◆ **Given request**:
Return, exactly as written, the run of lines that begins at the line containing "Write part 2" and ends at the line containing "imported = [obj". Nothing outside that run belongs in the answer.
----
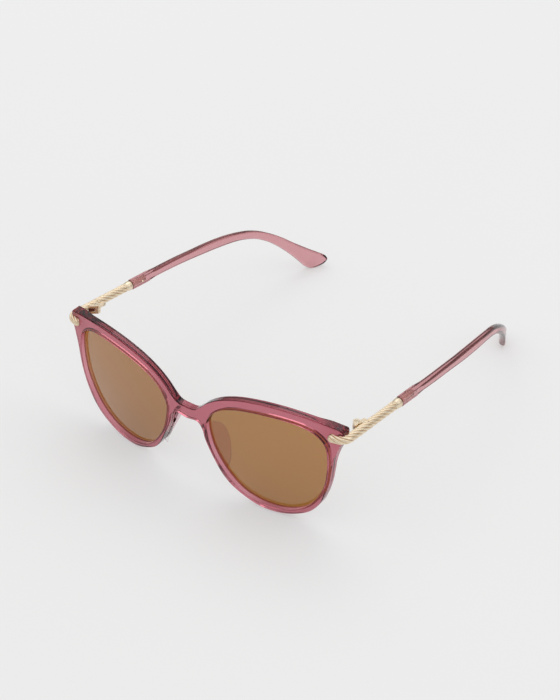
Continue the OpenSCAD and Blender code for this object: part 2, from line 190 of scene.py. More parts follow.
def curve_span(a, b, c, d, shares):
    """Points on the smooth curve between b and c, with a and d as neighbours."""
    t1 = math.sqrt(np.linalg.norm(b - a))
    t2 = t1 + math.sqrt(np.linalg.norm(c - b))
    t3 = t2 + math.sqrt(np.linalg.norm(d - c))
    t = (t1 + (t2 - t1) * shares)[:, None]
    ab = a * (1 - t / t1) + b * t / t1
    bc = b * (1 - (t - t1) / (t2 - t1)) + c * (t - t1) / (t2 - t1)
    cd = c * (1 - (t - t2) / (t3 - t2)) + d * (t - t2) / (t3 - t2)
    abc = ab * (1 - t / t2) + bc * t / t2
    bcd = bc * (1 - (t - t1) / (t3 - t1)) + cd * (t - t1) / (t3 - t1)
    share = shares[:, None]
    return abc * (1 - share) + bcd * share


def open_curve(before, points, after, steps=STEPS):
    """Smooth curve through the points, with one more point given beyond each end."""
    every = np.array([before, *points, after], float)
    shares = np.arange(steps) / steps
    spans = [curve_span(*every[i:i + 4], shares) for i in range(len(points) - 1)]
    return np.vstack([*spans, every[-2:-1]])


def closed_curve(points, steps=STEPS):
    """Smooth closed curve through the points."""
    p = np.array(points, float)
    n = len(p)
    shares = np.arange(steps) / steps
    return np.vstack([
        curve_span(p[i - 1], p[i], p[(i + 1) % n], p[(i + 2) % n], shares) for i in range(n)
    ])


def beyond(points):
    """The point one step past the last one, in the same direction."""
    return 2 * np.array(points[-1], float) - np.array(points[-2], float)


def soft_corner(points, corner, reach, steps=6):
    """A closed outline with the corner nearest to a place rounded off."""
    p = np.array(points, float)
    at = int(np.argmin(np.linalg.norm(p - np.array(corner), axis=1)))
    p = np.roll(p, -at, axis=0)
    away = np.linalg.norm(p - p[0], axis=1)
    ahead = next(i for i in range(1, len(p)) if away[i] > reach)
    behind = next(i for i in range(1, len(p)) if away[-i] > reach)
    start = p[0] + (p[-behind] - p[0]) * reach / away[-behind]
    end = p[0] + (p[ahead] - p[0]) * reach / away[ahead]
    t = np.linspace(0, 1, steps + 1)[:, None]
    arc = start * (1 - t) ** 2 + p[0] * 2 * t * (1 - t) + end * t ** 2
    return np.vstack([arc, p[ahead:len(p) - behind + 1]])


def front_outline():
    """The whole outline of the front, with its outer corners softened."""
    brow = np.array(BROW)
    cheek = np.array(CHEEK)
    half = np.vstack([
        open_curve(brow[1] * (-1, 1), brow, beyond(brow)),
        open_curve(2 * cheek[0] - cheek[1], cheek, cheek[-2] * (-1, 1)),
    ])
    whole = np.vstack([half, (half * (-1, 1))[-2:0:-1]])
    for x in (1, -1):
        whole = soft_corner(whole, brow[-1] * (x, 1), 1.2)
        whole = soft_corner(whole, cheek[0] * (x, 1), 0.9)
    return whole


def outward(points):
    """Sideways direction at each point of a closed outline, away from what it encloses."""
    after = np.roll(points, -1, axis=0)
    along = after - np.roll(points, 1, axis=0)
    area = np.sum(points[:, 0] * after[:, 1] - after[:, 0] * points[:, 1])
    sides = np.stack([along[:, 1], -along[:, 0]], axis=1) * (1 if area > 0 else -1)
    return sides / np.linalg.norm(sides, axis=1)[:, None]


def evenly(points, spacing):
    """A closed outline with points at about even distances."""
    p = np.vstack([points, points[:1]])
    along = np.concatenate([[0], np.cumsum(np.linalg.norm(np.diff(p, axis=0), axis=1))])
    places = np.linspace(0, along[-1], int(along[-1] / spacing) + 1)[:-1]
    return np.stack([np.interp(places, along, p[:, k]) for k in range(2)], axis=1)


def inside(points, loop):
    """Whether each point lies inside a closed outline."""
    x = points[:, 0][:, None]
    y = points[:, 1][:, None]
    x1, y1 = loop[:, 0], loop[:, 1]
    x2, y2 = np.roll(x1, -1), np.roll(y1, -1)
    spans = (y1 > y) != (y2 > y)
    with np.errstate(divide="ignore", invalid="ignore"):
        crossing = x1 + (y - y1) * (x2 - x1) / (y2 - y1)
    return np.sum(spans & (x < crossing), axis=1) % 2 == 1


# ---------------------------------------------------------------- mesh making

def unit(vectors):
    size = np.linalg.norm(vectors, axis=-1, keepdims=True)
    return vectors / np.maximum(size, 1e-12)


class Shape:
    """Points, faces and the normal at each face corner."""

    def __init__(self):
        self.points = []
        self.faces = []
        self.normals = []

    def ring(self, points):
        start = len(self.points)
        self.points.extend(points)
        return np.arange(start, start + len(points))

    def face(self, corners, normals):
        p = [self.points[i] for i in corners]
        area = sum(np.cross(p[i] - p[0], p[i + 1] - p[0]) for i in range(1, len(p) - 1))
        if np.dot(area, sum(normals)) < 0:
            corners = corners[::-1]
            normals = normals[::-1]
        self.faces.append([int(i) for i in corners])
        self.normals.extend(normals)

    def strip(self, a, b, normals_a, normals_b):
        for i in range(len(a)):
            j = (i + 1) % len(a)
            self.face([a[i], a[j], b[j], b[i]],
                      [normals_a[i], normals_a[j], normals_b[j], normals_b[i]])


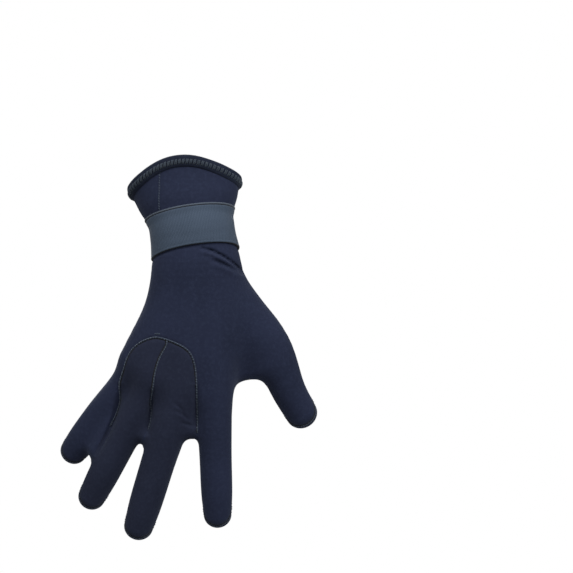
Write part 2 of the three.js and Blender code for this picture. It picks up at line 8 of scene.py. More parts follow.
import bpy
import numpy as np
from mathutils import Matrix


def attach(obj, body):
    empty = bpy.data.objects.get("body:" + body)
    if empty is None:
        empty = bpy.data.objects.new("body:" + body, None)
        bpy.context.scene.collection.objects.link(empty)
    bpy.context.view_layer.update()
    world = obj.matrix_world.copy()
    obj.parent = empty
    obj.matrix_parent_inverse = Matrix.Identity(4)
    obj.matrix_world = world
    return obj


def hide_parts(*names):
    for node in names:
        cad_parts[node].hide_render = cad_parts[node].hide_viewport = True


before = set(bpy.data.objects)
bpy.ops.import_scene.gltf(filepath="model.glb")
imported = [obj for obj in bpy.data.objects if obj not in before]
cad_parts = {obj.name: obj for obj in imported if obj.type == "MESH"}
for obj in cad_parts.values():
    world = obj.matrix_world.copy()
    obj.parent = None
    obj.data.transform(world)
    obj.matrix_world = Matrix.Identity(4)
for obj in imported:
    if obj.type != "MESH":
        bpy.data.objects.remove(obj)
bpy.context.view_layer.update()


# Camera: level with the middle of the picture, a metre in front of the back of the hand. The glove fills
# the lower left of the frame.
SENSOR_WIDTH = 36.0
PICTURE_WIDTH = 573
FOCAL_LENGTH = 1400
camera = bpy.data.objects.new("camera", bpy.data.cameras.new("camera"))
camera.data.sensor_width = SENSOR_WIDTH
camera.data.lens = SENSOR_WIDTH * FOCAL_LENGTH / PICTURE_WIDTH
camera.location = (0.0671, -1.0, -0.0382)
camera.rotation_euler = (math.pi / 2, 0, 0)
bpy.context.collection.objects.link(camera)
bpy.context.scene.camera = camera


# Studio: a white surround, soft boxes on the camera's side, and a pale floor well under the glove, which
# hangs free as it would on its wearer.
bpy.context.scene.view_settings.view_transform = "Standard"


def set_inputs(node, values):
    """Sets a node's inputs by name or number, and links those whose value is another node's socket."""
    for name, value in values.items():
        if isinstance(value, bpy.types.NodeSocket):
            node.id_data.links.new(value, node.inputs[name])
        else:
            node.inputs[name].default_value = value


surround = bpy.data.worlds.new("studio_surround")
surround.use_nodes = True
sky = surround.node_tree
sky.nodes.clear()
sky_mix = sky.nodes.new("ShaderNodeMixShader")
set_inputs(sky_mix, {0: sky.nodes.new("ShaderNodeLightPath").outputs["Is Camera Ray"]})
# the pale blue that lights the glove, then the white that is seen
for number, colour, strength in ((1, (0.93, 0.96, 1.0, 1.0), 0.21), (2, (1.0, 1.0, 1.0, 1.0), 1.0)):
    background = sky.nodes.new("ShaderNodeBackground")
    set_inputs(background, {"Color": colour, "Strength": strength})
    set_inputs(sky_mix, {number: background.outputs[0]})
set_inputs(sky.nodes.new("ShaderNodeOutputWorld"), {"Surface": sky_mix.outputs[0]})
bpy.context.scene.world = surround


def soft_box(name, place, size, power):
    """Square area lamp of that size in metres and power in watts, turned to the middle of the glove."""
    lamp = bpy.data.lights.new(name, "AREA")
    lamp.size = size
    lamp.energy = power
    holder = bpy.data.objects.new(name, lamp)
    holder.location = place
    towards = np.array([0.0, 0.0, -0.08]) - np.array(place)
    yaw = math.atan2(towards[1], towards[0]) - math.pi / 2
    pitch = math.atan2(towards[2], math.hypot(towards[0], towards[1])) + math.pi / 2
    holder.rotation_euler = (pitch, 0, yaw)
    bpy.context.collection.objects.link(holder)


soft_box("key_box", (0.6, -0.72, 0.62), 0.6, 9.4)
soft_box("fill_box", (-0.36, -0.5, 0.76), 0.5, 6.0)
soft_box("rear_box", (-0.3, 1.5, 0.9), 1.2, 26.0)


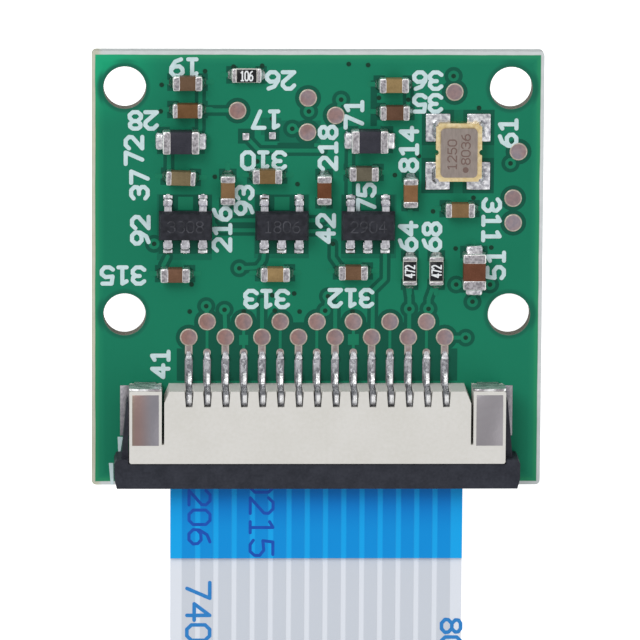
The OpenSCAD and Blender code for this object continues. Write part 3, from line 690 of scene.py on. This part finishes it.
# %% Test pads
def pad_finish(name, warm_side):
    """Worn copper. warm_side gives from 0 to 1 how far a place is from the redder half of its pad."""
    material, shader, place = new_material(name, "#9a8482", Metallic=0.55, Roughness=0.42)
    across_board = (place.part("X") / MM).ramp(-9.0, 9.0)
    worn = (place.noise(0.22 * MM, 4.0) * 0.6 + place.noise(1.2 * MM) * 0.4).ramp(0.32, 0.68)
    warm = worn.blend("#a27b73", "#8a6e68")
    cool = worn.blend("#a09195", "#87808a")
    face = (across_board * 0.45 + warm_side(place) * 0.55).blend(warm, cool)
    drive(shader, "Base Color", face)
    relief(shader, place.noise(0.2 * MM, 4.0), 0.01 * MM)
    return material


neck_metal, shader, place = new_material("neck_metal", "#a09492", Metallic=0.5, Roughness=0.4)
drive(shader, "Base Color", (abs(along_way(place)).ramp(0.1, 0.19) * 0.7).blend(
    place.noise(0.2 * MM, 4.0).ramp(0.3, 0.7).blend("#8f7f7c", "#a89b9b"), "#c6bfb4"))
pad_metal = pad_finish("pad_metal", lambda place: place.noise(0.9 * MM, 1.0).ramp(0.3, 0.7))
row_metal = pad_finish("row_metal", lambda place: along_way(place).ramp(-0.25, 0.35))
# Painted highlight: pad_rim_highlight colours each pad's bevelled rim a pale grey-beige.
pad_rim_highlight = cloudy("pad_rim_highlight", "#b5aa9c", "#a79c90", "#c4bbad", 0.15, edges=(0.3, 0.7), Metallic=0.4,
                 Roughness=0.36)
pad_t, pad_rounding, rim_w = 0.07, 0.045, 0.03


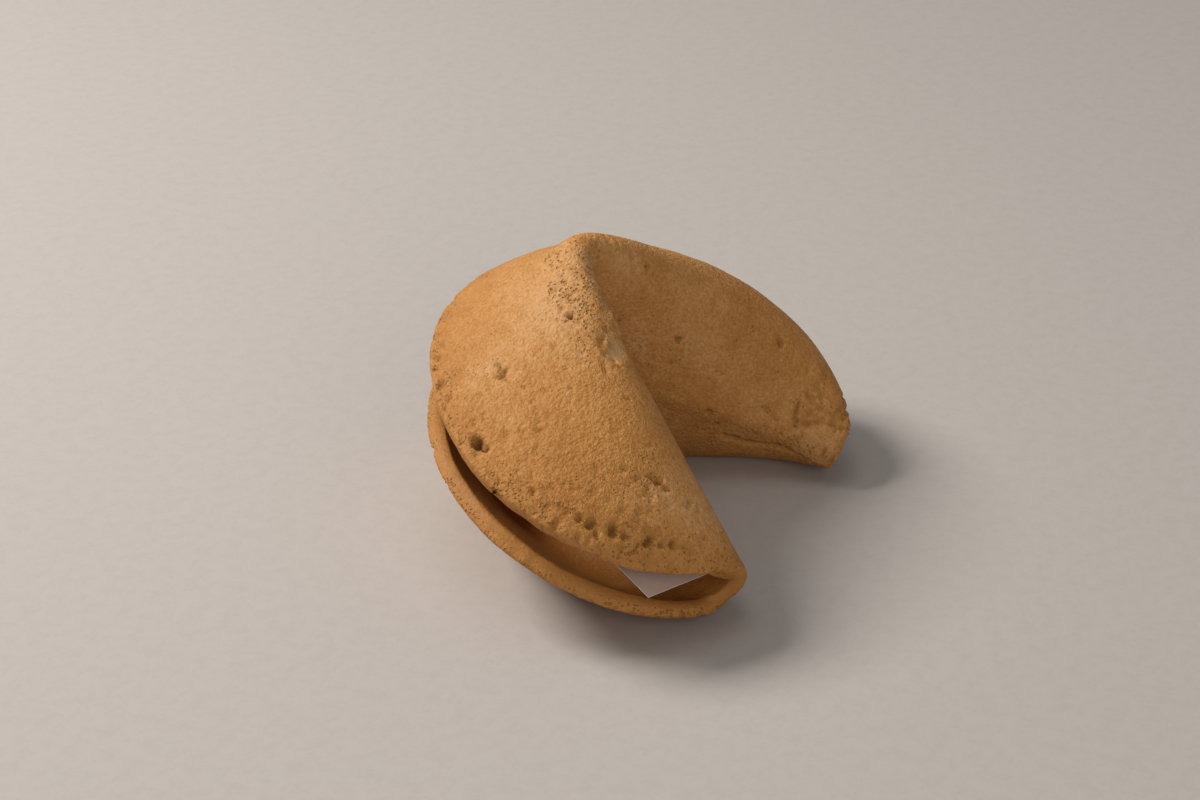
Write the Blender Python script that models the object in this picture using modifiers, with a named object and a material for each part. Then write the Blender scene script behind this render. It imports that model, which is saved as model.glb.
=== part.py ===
----
◆ **Task result**:
Write part 2 of the three.js and Blender code for this picture. It picks up at line 8 of scene.py. More parts follow.
import bpy
import numpy as np
from mathutils import Matrix


def attach(obj, body):
    empty = bpy.data.objects.get("body:" + body)
    if empty is None:
        empty = bpy.data.objects.new("body:" + body, None)
        bpy.context.scene.collection.objects.link(empty)
    bpy.context.view_layer.update()
    world = obj.matrix_world.copy()
    obj.parent = empty
    obj.matrix_parent_inverse = Matrix.Identity(4)
    obj.matrix_world = world
    return obj


def hide_parts(*names):
    for node in names:
        cad_parts[node].hide_render = cad_parts[node].hide_viewport = True


before = set(bpy.data.objects)
bpy.ops.import_scene.gltf(filepath="model.glb")
imported = [obj for obj in bpy.data.objects if obj not in before]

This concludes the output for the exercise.